Supplied material —

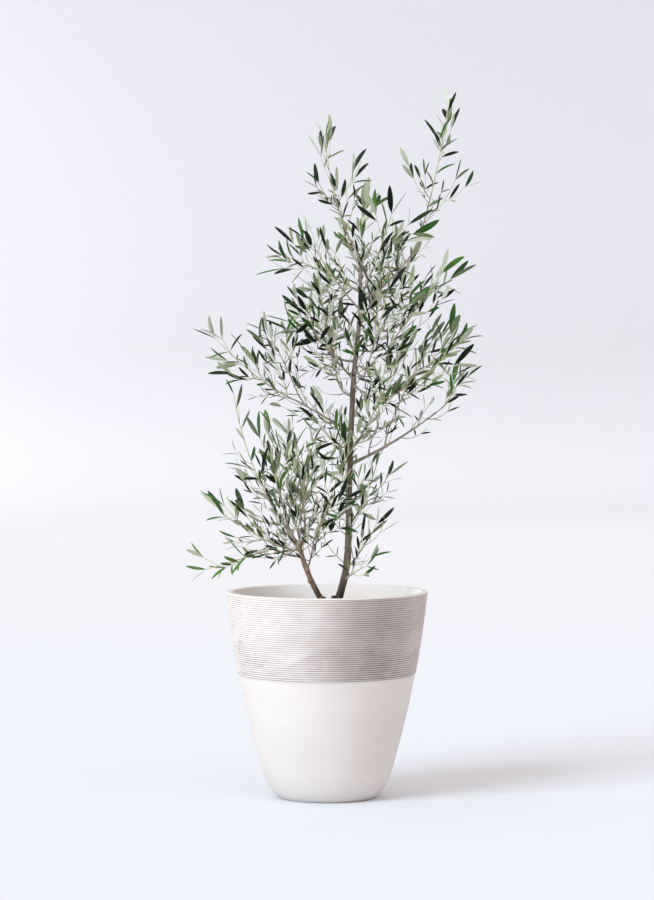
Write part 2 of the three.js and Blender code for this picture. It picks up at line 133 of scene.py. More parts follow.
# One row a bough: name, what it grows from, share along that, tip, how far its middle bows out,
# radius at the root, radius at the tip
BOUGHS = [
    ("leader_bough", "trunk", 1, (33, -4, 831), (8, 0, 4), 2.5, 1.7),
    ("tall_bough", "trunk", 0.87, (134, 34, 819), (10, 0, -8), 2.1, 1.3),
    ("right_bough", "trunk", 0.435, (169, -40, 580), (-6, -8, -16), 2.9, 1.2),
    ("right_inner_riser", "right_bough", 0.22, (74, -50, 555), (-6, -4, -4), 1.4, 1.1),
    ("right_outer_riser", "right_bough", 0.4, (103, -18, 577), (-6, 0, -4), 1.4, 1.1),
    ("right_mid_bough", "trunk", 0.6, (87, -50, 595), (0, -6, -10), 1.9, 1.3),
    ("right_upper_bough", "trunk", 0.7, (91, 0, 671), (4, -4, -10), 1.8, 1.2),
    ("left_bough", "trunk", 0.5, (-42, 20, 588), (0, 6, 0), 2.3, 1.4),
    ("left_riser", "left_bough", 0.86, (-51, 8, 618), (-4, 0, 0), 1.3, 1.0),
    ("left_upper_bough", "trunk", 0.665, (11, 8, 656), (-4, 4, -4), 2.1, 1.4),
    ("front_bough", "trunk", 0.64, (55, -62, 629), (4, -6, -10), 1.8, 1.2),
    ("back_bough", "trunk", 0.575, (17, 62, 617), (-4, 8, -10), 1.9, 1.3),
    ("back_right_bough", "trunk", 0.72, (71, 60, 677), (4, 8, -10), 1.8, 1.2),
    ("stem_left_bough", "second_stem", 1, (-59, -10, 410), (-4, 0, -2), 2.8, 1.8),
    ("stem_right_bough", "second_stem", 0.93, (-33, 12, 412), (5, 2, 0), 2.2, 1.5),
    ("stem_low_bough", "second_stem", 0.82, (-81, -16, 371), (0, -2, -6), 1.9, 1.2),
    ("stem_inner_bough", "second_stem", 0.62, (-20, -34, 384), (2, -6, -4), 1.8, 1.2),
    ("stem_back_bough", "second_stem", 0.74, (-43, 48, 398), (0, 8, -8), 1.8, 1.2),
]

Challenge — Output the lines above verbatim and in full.

Result of the exercise —
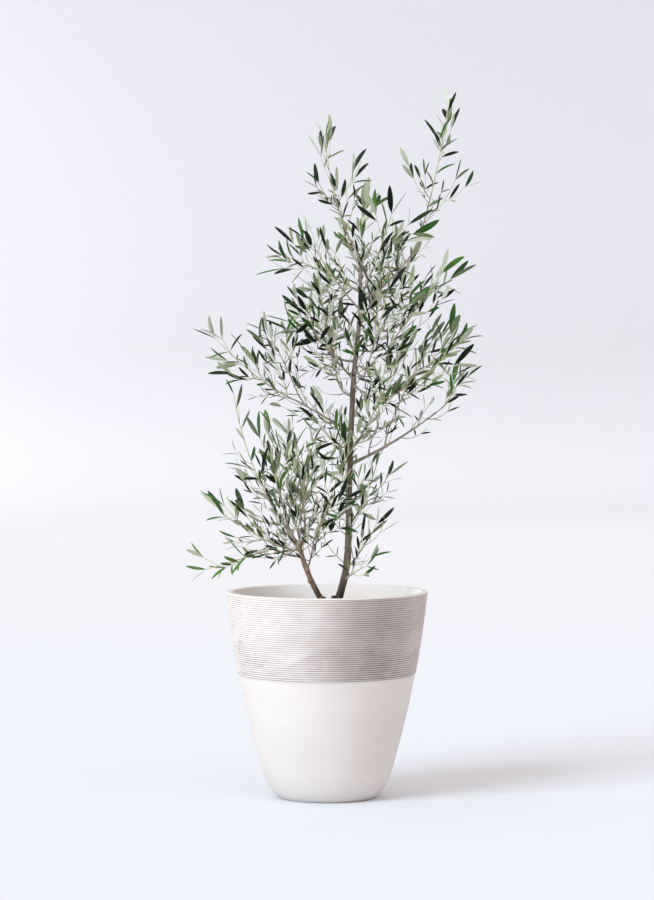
Write part 2 of the three.js and Blender code for this picture. It picks up at line 133 of scene.py. More parts follow.
# One row a bough: name, what it grows from, share along that, tip, how far its middle bows out,
# radius at the root, radius at the tip
BOUGHS = [
    ("leader_bough", "trunk", 1, (33, -4, 831), (8, 0, 4), 2.5, 1.7),
    ("tall_bough", "trunk", 0.87, (134, 34, 819), (10, 0, -8), 2.1, 1.3),
    ("right_bough", "trunk", 0.435, (169, -40, 580), (-6, -8, -16), 2.9, 1.2),
    ("right_inner_riser", "right_bough", 0.22, (74, -50, 555), (-6, -4, -4), 1.4, 1.1),
    ("right_outer_riser", "right_bough", 0.4, (103, -18, 577), (-6, 0, -4), 1.4, 1.1),
    ("right_mid_bough", "trunk", 0.6, (87, -50, 595), (0, -6, -10), 1.9, 1.3),
    ("right_upper_bough", "trunk", 0.7, (91, 0, 671), (4, -4, -10), 1.8, 1.2),
    ("left_bough", "trunk", 0.5, (-42, 20, 588), (0, 6, 0), 2.3, 1.4),
    ("left_riser", "left_bough", 0.86, (-51, 8, 618), (-4, 0, 0), 1.3, 1.0),
    ("left_upper_bough", "trunk", 0.665, (11, 8, 656), (-4, 4, -4), 2.1, 1.4),
    ("front_bough", "trunk", 0.64, (55, -62, 629), (4, -6, -10), 1.8, 1.2),
    ("back_bough", "trunk", 0.575, (17, 62, 617), (-4, 8, -10), 1.9, 1.3),
    ("back_right_bough", "trunk", 0.72, (71, 60, 677), (4, 8, -10), 1.8, 1.2),
    ("stem_left_bough", "second_stem", 1, (-59, -10, 410), (-4, 0, -2), 2.8, 1.8),
    ("stem_right_bough", "second_stem", 0.93, (-33, 12, 412), (5, 2, 0), 2.2, 1.5),
    ("stem_low_bough", "second_stem", 0.82, (-81, -16, 371), (0, -2, -6), 1.9, 1.2),
    ("stem_inner_bough", "second_stem", 0.62, (-20, -34, 384), (2, -6, -4), 1.8, 1.2),
    ("stem_back_bough", "second_stem", 0.74, (-43, 48, 398), (0, 8, -8), 1.8, 1.2),
]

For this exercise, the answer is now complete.